Diese ist jetzt - nach den Zahlen des letzten Jahres - auch am Horizont des deutschen Einzelhandels sichtbar. Mit mittlerweile über 10 Milliarden Euro Handelsvolumen in Deutschland reicht das Wachstum von Amazon in Höhe von offiziell 21 Prozent - durch Ausweitung des Marktplatzgeschäftes wahrscheinlich eher 25 Prozent im letzten Jahr - aus, um dem gesamten Non-Food-Einzelhandel in diesem unserem Lande in nur einem Jahr mehr als 1 Prozent Marktanteil abzunehmen.

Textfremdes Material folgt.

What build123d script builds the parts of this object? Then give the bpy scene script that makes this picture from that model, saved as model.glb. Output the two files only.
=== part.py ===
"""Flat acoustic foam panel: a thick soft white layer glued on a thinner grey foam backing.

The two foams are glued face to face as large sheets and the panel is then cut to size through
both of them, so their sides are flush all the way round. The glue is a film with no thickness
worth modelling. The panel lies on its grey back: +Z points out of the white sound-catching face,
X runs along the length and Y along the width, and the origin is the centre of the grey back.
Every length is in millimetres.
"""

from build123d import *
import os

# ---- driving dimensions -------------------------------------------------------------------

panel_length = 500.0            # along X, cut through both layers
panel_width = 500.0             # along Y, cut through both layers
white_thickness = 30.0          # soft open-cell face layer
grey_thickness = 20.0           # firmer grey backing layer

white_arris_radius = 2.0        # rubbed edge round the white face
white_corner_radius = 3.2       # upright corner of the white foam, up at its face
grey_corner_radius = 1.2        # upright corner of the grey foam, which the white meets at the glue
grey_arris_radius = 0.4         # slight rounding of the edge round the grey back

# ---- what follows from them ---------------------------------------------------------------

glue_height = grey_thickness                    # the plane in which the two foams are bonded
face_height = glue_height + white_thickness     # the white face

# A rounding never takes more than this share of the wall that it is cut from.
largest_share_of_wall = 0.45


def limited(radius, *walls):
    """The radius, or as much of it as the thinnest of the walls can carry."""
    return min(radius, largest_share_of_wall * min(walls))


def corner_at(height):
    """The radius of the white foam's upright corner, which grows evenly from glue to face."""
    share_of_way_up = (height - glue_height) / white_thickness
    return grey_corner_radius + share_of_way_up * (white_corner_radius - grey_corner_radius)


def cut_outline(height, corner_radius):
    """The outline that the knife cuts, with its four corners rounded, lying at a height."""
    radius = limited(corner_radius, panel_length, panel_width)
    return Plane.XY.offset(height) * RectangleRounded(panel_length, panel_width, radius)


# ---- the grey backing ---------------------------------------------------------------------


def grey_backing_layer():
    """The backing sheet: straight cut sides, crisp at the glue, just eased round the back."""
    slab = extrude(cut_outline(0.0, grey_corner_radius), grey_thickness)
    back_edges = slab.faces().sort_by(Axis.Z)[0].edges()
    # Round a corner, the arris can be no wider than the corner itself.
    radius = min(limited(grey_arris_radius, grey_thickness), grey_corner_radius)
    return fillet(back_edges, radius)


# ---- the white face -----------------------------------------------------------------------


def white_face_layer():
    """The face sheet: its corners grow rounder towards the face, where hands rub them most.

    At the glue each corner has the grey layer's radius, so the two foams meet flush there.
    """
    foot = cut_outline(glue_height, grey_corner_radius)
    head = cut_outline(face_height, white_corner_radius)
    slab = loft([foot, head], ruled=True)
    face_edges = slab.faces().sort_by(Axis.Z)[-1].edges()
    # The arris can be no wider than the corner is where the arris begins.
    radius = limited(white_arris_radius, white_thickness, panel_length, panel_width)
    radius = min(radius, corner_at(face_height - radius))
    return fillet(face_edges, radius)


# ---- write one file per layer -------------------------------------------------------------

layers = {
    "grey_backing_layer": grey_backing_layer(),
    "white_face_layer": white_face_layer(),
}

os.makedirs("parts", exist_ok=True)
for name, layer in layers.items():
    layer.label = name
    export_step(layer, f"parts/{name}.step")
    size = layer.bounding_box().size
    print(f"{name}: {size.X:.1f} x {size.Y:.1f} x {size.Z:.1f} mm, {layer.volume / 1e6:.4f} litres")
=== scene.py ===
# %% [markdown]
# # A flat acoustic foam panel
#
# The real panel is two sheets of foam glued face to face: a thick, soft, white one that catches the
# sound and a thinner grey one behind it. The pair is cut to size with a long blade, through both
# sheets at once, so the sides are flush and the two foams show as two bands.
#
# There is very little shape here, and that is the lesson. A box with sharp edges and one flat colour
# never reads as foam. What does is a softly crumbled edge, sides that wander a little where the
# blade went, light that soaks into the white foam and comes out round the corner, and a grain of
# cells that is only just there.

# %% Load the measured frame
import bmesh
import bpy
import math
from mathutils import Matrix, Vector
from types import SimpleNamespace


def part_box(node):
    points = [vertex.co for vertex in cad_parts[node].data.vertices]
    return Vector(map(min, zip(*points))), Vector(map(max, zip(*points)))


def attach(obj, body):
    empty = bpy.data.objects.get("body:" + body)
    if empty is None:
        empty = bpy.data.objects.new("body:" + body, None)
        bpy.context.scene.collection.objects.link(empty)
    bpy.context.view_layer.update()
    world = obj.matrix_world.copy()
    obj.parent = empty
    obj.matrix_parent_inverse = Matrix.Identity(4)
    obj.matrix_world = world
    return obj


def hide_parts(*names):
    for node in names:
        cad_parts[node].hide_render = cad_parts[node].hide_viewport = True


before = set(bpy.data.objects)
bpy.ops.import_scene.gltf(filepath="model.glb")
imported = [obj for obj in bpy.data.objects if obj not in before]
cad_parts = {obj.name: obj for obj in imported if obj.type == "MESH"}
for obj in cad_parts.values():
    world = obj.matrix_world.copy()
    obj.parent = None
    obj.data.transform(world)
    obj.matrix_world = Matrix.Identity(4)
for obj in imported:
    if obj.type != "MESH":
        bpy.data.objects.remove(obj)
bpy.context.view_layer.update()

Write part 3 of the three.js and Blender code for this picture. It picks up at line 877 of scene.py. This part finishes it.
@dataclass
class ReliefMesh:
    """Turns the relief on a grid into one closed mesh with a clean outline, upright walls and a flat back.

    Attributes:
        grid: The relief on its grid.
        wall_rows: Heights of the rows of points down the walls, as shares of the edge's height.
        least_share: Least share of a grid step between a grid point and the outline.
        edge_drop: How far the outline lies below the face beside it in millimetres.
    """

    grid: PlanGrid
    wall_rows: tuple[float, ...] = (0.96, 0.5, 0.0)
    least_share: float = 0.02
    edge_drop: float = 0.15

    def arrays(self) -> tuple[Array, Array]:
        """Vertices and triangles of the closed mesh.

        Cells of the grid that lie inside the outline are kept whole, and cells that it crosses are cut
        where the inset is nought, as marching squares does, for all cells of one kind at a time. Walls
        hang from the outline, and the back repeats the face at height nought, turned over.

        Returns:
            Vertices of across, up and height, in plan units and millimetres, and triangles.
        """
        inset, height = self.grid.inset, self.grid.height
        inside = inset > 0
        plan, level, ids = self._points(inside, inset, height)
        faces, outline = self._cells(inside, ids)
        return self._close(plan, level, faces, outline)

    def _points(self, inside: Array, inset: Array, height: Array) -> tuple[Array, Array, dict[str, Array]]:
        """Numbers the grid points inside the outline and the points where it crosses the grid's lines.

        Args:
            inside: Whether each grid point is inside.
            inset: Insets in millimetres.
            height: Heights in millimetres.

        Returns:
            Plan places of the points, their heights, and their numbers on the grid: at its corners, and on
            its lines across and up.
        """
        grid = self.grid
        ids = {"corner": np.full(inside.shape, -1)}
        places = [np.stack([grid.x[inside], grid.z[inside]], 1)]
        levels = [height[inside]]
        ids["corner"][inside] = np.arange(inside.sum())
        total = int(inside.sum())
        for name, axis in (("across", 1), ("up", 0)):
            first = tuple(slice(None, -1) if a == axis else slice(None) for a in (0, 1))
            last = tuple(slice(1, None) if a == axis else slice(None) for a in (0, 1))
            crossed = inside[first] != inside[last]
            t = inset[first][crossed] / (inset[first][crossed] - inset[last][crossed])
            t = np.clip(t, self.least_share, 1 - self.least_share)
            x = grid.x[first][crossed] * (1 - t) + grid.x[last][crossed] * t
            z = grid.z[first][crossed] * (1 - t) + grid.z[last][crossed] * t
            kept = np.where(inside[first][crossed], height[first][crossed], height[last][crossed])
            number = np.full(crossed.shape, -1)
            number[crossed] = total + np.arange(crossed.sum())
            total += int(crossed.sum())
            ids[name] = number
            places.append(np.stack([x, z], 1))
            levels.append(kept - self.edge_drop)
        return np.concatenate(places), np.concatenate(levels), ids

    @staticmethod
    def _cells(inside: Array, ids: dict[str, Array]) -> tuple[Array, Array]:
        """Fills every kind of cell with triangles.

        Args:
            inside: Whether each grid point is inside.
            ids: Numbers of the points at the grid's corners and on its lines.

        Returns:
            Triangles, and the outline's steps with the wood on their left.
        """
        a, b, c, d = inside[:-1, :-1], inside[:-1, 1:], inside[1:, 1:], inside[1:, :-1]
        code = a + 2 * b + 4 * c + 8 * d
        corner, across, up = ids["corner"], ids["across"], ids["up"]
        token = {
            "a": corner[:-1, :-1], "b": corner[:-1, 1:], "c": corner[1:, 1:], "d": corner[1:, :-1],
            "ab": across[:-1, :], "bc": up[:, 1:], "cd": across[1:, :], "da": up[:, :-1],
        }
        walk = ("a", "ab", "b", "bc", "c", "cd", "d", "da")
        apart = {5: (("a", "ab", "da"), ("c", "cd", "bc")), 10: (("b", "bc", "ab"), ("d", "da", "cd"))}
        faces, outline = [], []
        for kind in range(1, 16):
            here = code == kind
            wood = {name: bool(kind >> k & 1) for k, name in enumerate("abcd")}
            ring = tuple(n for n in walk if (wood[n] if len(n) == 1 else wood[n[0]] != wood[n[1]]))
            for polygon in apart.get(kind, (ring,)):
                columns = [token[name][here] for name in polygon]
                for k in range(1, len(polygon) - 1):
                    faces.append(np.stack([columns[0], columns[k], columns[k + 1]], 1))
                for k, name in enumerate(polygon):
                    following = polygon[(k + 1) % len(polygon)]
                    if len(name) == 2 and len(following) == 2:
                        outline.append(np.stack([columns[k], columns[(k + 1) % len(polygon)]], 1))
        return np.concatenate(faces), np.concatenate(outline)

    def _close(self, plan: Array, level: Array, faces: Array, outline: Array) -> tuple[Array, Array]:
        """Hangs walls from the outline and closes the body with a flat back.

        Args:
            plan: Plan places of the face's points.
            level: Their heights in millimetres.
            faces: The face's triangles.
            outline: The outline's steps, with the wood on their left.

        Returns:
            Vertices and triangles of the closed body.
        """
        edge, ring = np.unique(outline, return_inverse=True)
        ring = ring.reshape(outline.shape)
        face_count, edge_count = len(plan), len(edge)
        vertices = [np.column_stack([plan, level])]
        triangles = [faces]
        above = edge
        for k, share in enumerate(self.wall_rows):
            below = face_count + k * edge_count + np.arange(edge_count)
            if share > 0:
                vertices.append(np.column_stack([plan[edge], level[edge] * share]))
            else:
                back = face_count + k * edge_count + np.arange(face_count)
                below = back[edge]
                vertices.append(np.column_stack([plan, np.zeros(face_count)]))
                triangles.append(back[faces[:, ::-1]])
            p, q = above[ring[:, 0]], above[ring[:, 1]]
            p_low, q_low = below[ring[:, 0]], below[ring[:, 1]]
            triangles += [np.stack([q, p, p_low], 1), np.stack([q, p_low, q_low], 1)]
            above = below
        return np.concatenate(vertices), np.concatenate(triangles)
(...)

Bei weiterhin stabilen Wachstumsraten vergrößert sich diese Zahl progressiv, da der Sockeleffekt überproportional zu greifen beginnt. Seltsam nur, dass in dem Hugendubel-Artikel Amazon als Verursacher dieses Wandels nicht benannt wird. Vor allem, obwohl dieser nicht nur den deutschen Buchhandel bereits zerhackt hat, sondern in der Belletristik sowie auch in den Fachbuchsortimenten mit jeweils rund 40 Prozent Marktanteil bereits eine marktbeherrschende Stellung eingenommen hat.

Diese wird offensichtlich - aufgrund von Ängsten vor Repressalien nur mit vorgehaltener Hand ausgesprochen - bereits gegenüber Verlagen missbraucht. Nicht nur missbraucht, sondern von der "Jeff-Bezos"-Maschine auch noch regelrecht massakriert, in dem sie eigene Verlagsprogramme aufsetzt und so zum direkten Zerstörer seiner bisherigen Lieferanten mutiert.

Wer aber stoppt diese Maschine? Wo bleiben die deutschen Handelskonzerne mit Taten statt Worten, um systemtechnisch aufzurüsten und alle Kräfte gegen die nahende Feuerwalze zu mobilisieren?  Wo bleibt das Kartellamt, um eine ganz offensichtliche Monopolbildung zu verhindern? Wo bleiben die Handelsverbände und allen voran der Börsenverein des Deutschen Buchhandels, um die Alarmglocken zu läuten und vor der herannahenden Feuerwalze zu warnen?